Issue: 9. (September)

First Page: 1956

Last Page: 1977

Title: Oil and Gas Prospects of Southern Taranaki Bight, New Zealand

Author(s): R. C. Sprigg (2), J. C. Braithwaite (3), A. Yakunin (2), R. B. Wilson (2)

Abstract:

Potentially petroliferous sedimentary rocks of early Tertiary age are preserved in several subbasins and graben-synclines along the western parts of both islands of New Zealand. Collectively they constitute the now extensively disrupted, lineal, and platformlike Cretaceous to Tertiary West basin or geosyncline, which is separated from the more specifically volcanic East geosyncline by the geanticlinal backbone of the New Zealand continental block. The geanticlinal zone, which is geosuturelike, constitutes a major transcurrent fault system within the circum-Pacific tectonic belt.

After a major break from the Jurassic to Cretaceous graywacke-breccia flysch-type deposition, Late Cretaceous to Tertiary platformlike sedimentation in the newly forming West basin was regionally extensive and thick (c. 10,000-15,000 ft or 3,050-4,600 m). The basal unconformity is angular and sharp, whereas internal unconformities generally are local and marginal. Facies changes are also important locally, but are super-imposed on regional sequences that are traceable across the full longitudinal extent of the platform.

Upper Cretaceous-lower Tertiary rocks are predominantly freshwater and coal bearing. Younger rocks are dominantly marine, and include considerable thickness of mudstone and limestone.

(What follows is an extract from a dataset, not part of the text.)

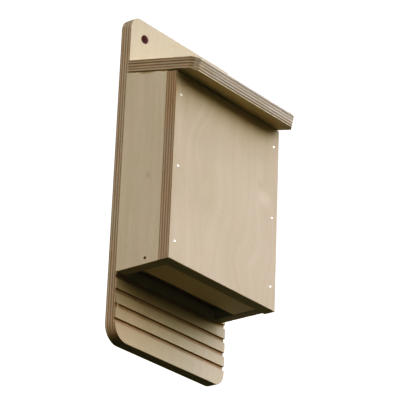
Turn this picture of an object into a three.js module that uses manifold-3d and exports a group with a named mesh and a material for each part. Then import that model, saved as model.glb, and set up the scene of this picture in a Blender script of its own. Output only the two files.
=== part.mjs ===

Oil seepages along the West basin are associated almost entirely with the lower Tertiary coal measures. In the Taranaki basin a small oil field in Pliocene sandstone at New Plymouth has produced a total of 200,000 bbl of oil and 65 million ft3 of gas (1.85 million m3). The Kapuni condensate-gas field in the Taranaki basin, discovered in 1959, is capable of producing 60 million ft3 (1.70 million m3) of gas-condensate a day. Hydrocarbons are considered to be mainly indigenous to the coal measures, but some may be from overlying marine sedimentary rocks.

Geophysical surveys have outlined the broader structure of the Southern Taranaki basin. Upper Cretaceous-lower Tertiary coal measures and a lower Tertiary limestone provide the principal reflectors, except where masked by thicker Plio-Pleistocene section in the east (D'Urville trough). The thickness of the sedimentary section in the area reaches 10,000-15,000 ft (about 3,000-4,500 m), but decreases considerably over conspicuous structural "highs." A variety of structural and stratigraphic traps is predicted.

Broad comparisons have been made with recently discovered major oil and gas field of the Gippsland basin, Australia, directly across the Tasman Sea.